By contrast, Mary Peltola, who in 2022 was elected to succeed Don and who would serve only a single term, was a freshman Democrat in a U.S. House of Representatives that Republicans controlled.
During the election last November that she lost to Republican Nick Begich III, as her principal accomplishments then-Rep. Peltola touted persuading the Biden White House to approve the Willow oil development project and persuading the Federal Trade Commission to oppose the Kroger-Albertsons supermarket merger. But even if true — and both are a stretch — neither of those accomplishments had anything to do with being a member of Congress.
More tellingly, during her one term, Peltola introduced 23 bills. Twenty died without a hearing. The three bills that obtained a hearing all involved amendments to the Alaska Native Claims Settlement Act. And it was ANCSA corporation lobbyists who were instrumental in persuading Rep. Bruce Westerman, the Republican chairman of the Natural Resources Committee, to hold those hearings. So Rep. Peltola’s only actual accomplishment was to be a dependable vote for Rep. Hakeem Jefferies, the Democratic minority leader, on bills of national importance, most of which did not directly affect Alaska.
Since Republicans control the new Congress and he is a Republican, Nick Begich III will have more influence than the none-at-all his predecessor had. But not all that much more. That will be the situation for years to come as (if he is reelected) Rep. Begich slowly gains seniority as Don Young did. And during future Congresses that Democrats inevitably will control, Rep. Begich will have the same no-influence that Rep. Peltola had.
Which is why if Alaska Republican Sen. Lisa Murkowski runs for a fifth term in 2028, MAGA Republicans — who have had no use for her since 2002, when her father gave her his seat in the Senate, in 2021 she voted to impeach Donald Trump, and most recently she voted against the confirmation of Pete Hegseth as secretary of defense — need to set aside their antipathy and join with the rest of us in voting for her.

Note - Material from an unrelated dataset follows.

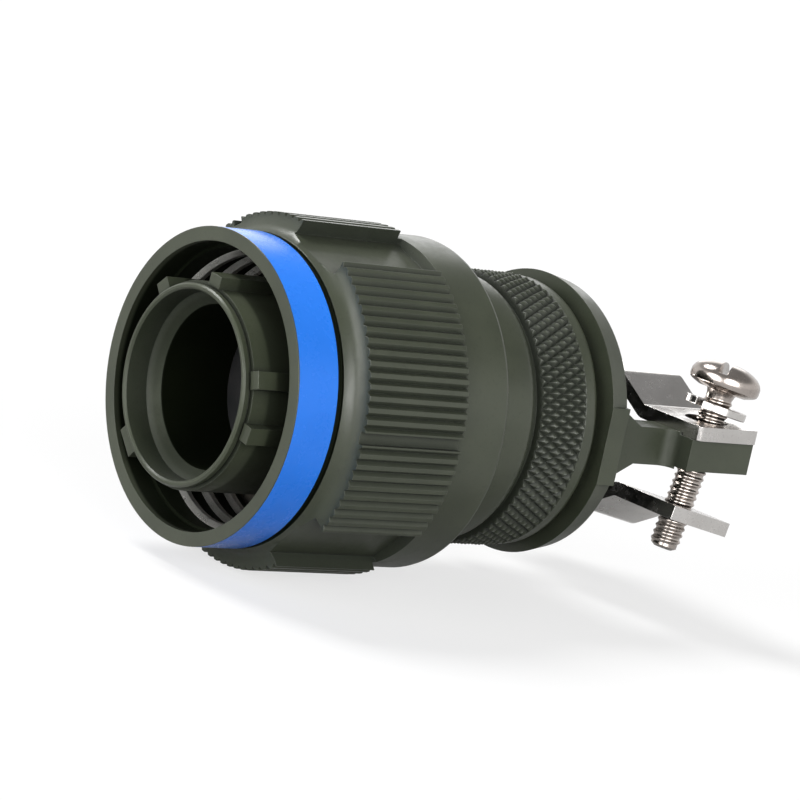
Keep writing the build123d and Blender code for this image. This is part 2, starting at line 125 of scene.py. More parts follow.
# Lock washers: they hang loose under the heads
LOCK_WASHER_DROP = 2.05
WASHER_INNER_R = 1.55
WASHER_OUTER_R = 3.05
WASHER_THICK = 0.78
WASHER_EDGE = 0.08
WASHER_LEAD = 0.16
WASHER_TURNS = 0.96
WASHER_STEPS = 56
WASHER_SPLIT = math.radians(200)

# Olive plate: its tones, with the colour of its painted shade, and how strongly painted shade and wear show
OLIVE = (0.056, 0.065, 0.041, 1)
OLIVE_SHADE = (0.045, 0.053, 0.033, 1)
OLIVE_PAINTED_SHADE = (0.0055, 0.0085, 0.003, 1)
OLIVE_WORN = (0.15, 0.162, 0.135, 1)
OLIVE_GLOSS = 0.31
OLIVE_TONES = (OLIVE, OLIVE_SHADE, OLIVE_WORN, OLIVE_GLOSS)

# Each bore has its radius and the place of its mouth in millimetres, and how strongly painted shade darkens
# its inside
RING_BORES = ((14.35, 0.3, 0.92),)
SHELL_BORES = ((7.75, 1.0, 0.95), (12.6, 0.4, 0.5))
EDGE_WEAR = 0.35
# Grip diamonds' tips are paler, partly from wear and partly as a painted highlight
TIP_WEAR_AND_HIGHLIGHT = 0.85
TIP_POLISH = 0.06
EDGE_METAL = 0.3
# Painted shade: how strongly it darkens grooves, bores and the grip diamonds' roots, and how much rougher it
# makes them
GROOVE_PAINTED_SHADE = 0.75
BORE_PAINTED_SHADE = 0.95
ROOT_PAINTED_SHADE = 0.9
PAINTED_SHADE_DULL = 0.35


# Working in edit mode

def deselect():
    """Leaves nothing selected, so that an operator acts on the new piece alone."""
    if bpy.context.object and bpy.context.object.mode == "EDIT":
        bpy.ops.object.mode_set(mode="OBJECT")
    bpy.ops.object.select_all(action="DESELECT")


def take_piece(piece):
    """Makes this piece the only one that an operator acts on."""
    deselect()
    bpy.context.view_layer.objects.active = piece
    piece.select_set(True)


def open_piece(piece):
    """Makes this the piece being worked on, in edit mode."""
    take_piece(piece)
    bpy.ops.object.mode_set(mode="EDIT")


def close_piece():
    bpy.ops.object.mode_set(mode="OBJECT")


def pick_points(piece, wanted):
    """Selects the points whose place passes the test."""
    bpy.ops.mesh.select_mode(type="VERT")
    bpy.ops.mesh.select_all(action="DESELECT")
    bpy.ops.object.mode_set(mode="OBJECT")
    for point in piece.data.vertices:
        point.select = wanted(point.co)
    bpy.ops.object.mode_set(mode="EDIT")


def merge_points(gap=0.002):
    bpy.ops.mesh.select_all(action="SELECT")
    bpy.ops.mesh.remove_doubles(threshold=gap * MM)


def face_outwards():
    bpy.ops.mesh.select_all(action="SELECT")
    bpy.ops.mesh.normals_make_consistent(inside=False)


def smooth(piece, angle):
    """Smooth shading, broken at edges sharper than this angle."""
    take_piece(piece)
    bpy.ops.object.shade_smooth_by_angle(angle=math.radians(angle))


def apply_modifier(piece, kind, name, **settings):
    """Adds one modifier with these settings and applies it."""
    take_piece(piece)
    modifier = piece.modifiers.new(name, kind)
    for setting, value in settings.items():
        setattr(modifier, setting, value)
    bpy.ops.object.modifier_apply(modifier=modifier.name)


def soften_edges(piece, width, segments, angle):
    """Takes the sharpness off every edge steeper than this angle."""
    apply_modifier(piece, "BEVEL", "soft_edges", width=width * MM, segments=segments,
                   limit_method="ANGLE", angle_limit=math.radians(angle), use_clamp_overlap=True)


def put_in_place(piece, place):
    """Moves a piece's mesh to its place, and leaves its object at the origin."""
    take_piece(piece)
    piece.matrix_world = place
    bpy.ops.object.transform_apply(location=True, rotation=True, scale=True)


def copy_of(piece, name):
    """A copy with a mesh of its own."""
    twin = piece.copy()
    twin.data = piece.data.copy()
    twin.name = name
    twin.data.name = name
    bpy.context.scene.collection.objects.link(twin)
    return twin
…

Because Lisa is now the third most senior Republican member of the Senate Appropriations Committee, and when Kentucky Republican Sen. Mitch McConnell retires at the end of 2026, she will be the second most senior Republican member. And today Lisa is chair of the committee’s Interior, Environment, and Related Agencies subcommittee, and a senior member of the committee’s Defense and Military Construction and Veterans Affairs subcommittees.
Don Young never served on the House Appropriations Committee. But in 1973, the year Don was elected to the House, Alaska Sen. Ted Stevens arranged to be appointed to the Senate Appropriations Committee. From that position, Ted began making flow into Alaska the billions of federal dollars on which the state has never stopped depending.

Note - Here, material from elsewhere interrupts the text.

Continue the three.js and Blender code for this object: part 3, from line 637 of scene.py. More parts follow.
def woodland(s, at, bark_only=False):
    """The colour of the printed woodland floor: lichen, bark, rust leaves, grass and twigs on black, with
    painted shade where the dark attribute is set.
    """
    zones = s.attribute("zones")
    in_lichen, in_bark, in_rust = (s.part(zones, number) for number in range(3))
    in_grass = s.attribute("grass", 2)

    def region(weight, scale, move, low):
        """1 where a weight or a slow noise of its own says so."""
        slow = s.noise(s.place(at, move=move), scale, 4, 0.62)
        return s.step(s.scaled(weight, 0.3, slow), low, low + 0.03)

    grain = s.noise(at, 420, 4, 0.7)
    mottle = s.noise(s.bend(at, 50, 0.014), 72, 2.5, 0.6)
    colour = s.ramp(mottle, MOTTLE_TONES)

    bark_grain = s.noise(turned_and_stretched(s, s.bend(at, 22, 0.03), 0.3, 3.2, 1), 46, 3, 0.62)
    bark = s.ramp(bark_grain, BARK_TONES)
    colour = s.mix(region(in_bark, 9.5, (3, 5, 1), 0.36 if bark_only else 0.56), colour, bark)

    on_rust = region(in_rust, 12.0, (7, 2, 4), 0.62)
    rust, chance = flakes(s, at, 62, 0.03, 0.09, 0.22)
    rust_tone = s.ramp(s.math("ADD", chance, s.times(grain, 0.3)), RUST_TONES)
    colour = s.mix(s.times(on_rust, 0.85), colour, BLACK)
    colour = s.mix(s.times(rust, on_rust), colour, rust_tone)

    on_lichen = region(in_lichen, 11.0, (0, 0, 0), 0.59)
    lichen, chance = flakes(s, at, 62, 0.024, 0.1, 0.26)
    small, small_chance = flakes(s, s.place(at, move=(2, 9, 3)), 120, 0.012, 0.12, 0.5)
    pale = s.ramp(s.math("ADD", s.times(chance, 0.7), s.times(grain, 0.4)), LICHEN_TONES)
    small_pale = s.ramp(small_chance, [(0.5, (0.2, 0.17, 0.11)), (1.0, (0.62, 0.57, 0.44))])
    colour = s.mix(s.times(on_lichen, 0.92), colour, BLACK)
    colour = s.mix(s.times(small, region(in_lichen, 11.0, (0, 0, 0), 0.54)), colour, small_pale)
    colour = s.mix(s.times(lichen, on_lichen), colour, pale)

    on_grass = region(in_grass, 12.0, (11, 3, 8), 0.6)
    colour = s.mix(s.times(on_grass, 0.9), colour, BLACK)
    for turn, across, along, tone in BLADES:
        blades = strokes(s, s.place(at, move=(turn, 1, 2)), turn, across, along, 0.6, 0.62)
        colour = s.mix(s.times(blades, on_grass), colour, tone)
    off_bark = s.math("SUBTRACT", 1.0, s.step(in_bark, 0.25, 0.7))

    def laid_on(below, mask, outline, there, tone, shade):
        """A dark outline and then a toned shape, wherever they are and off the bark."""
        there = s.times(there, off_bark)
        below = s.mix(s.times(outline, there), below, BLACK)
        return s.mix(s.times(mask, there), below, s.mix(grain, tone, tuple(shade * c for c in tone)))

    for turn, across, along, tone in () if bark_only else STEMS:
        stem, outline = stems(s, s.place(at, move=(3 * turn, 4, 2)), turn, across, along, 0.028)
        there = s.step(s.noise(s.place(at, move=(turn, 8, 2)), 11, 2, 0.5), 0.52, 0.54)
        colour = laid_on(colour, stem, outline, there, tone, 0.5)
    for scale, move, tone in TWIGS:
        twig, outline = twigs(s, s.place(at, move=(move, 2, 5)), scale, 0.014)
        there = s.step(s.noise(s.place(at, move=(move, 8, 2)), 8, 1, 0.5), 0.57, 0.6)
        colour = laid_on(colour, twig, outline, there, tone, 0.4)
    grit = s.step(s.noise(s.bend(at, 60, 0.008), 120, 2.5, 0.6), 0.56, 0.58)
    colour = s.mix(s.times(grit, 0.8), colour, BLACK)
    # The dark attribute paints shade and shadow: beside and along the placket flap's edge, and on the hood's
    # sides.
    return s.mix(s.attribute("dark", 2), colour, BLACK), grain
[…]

In 1997, when he became chair of the committee, that flow became a torrent. Ted Stevens became “Uncle Ted,” the mega-rich relation who handed out federal money for any reason or no reason. All an Alaskan had to do was ask. As I did in 2002 when, after I made a less than five-minute presentation of the project, Ted gave one of my clients $8.5 million to build a ferry.
The days of federal money just for the asking are over. But in 2009, when Ted Stevens left the Senate, Lisa arranged to inherit his seat on the Appropriations Committee. So the flow of federal dollars on which the Alaska economy depends continued.

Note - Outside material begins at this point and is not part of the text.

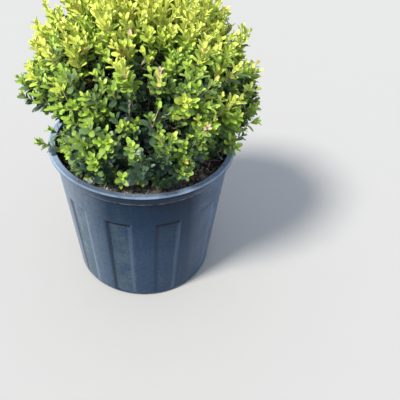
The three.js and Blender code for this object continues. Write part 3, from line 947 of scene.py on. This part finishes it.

Today, Lisa’s website contains a portal that enables any Alaskan who wishes to do so to submit a funding request for Lisa to include in one of the FY 2026 appropriations bills.
It is instructive that before Ted Stevens became chairman of the Senate Appropriations Committee, Oregon Republican Sen. Mark Hatfield was the chairman. During his chairmanship he spread federal money throughout Oregon just as Ted would throughout Alaska. But in 1996 Mark Hatfield retired. In his absence, no Oregon senator or member of the House had a seat on the Senate or House Appropriations committees. The consequence was as if the great hand of god had come down from on high, turned off the spigot, and the flow of federal dollars that Oregonians had come to consider their due instantaneously became a trickle.
That is an outcome that even a MAGA Republican who has no use for Alaska’s senior senator should want to avoid.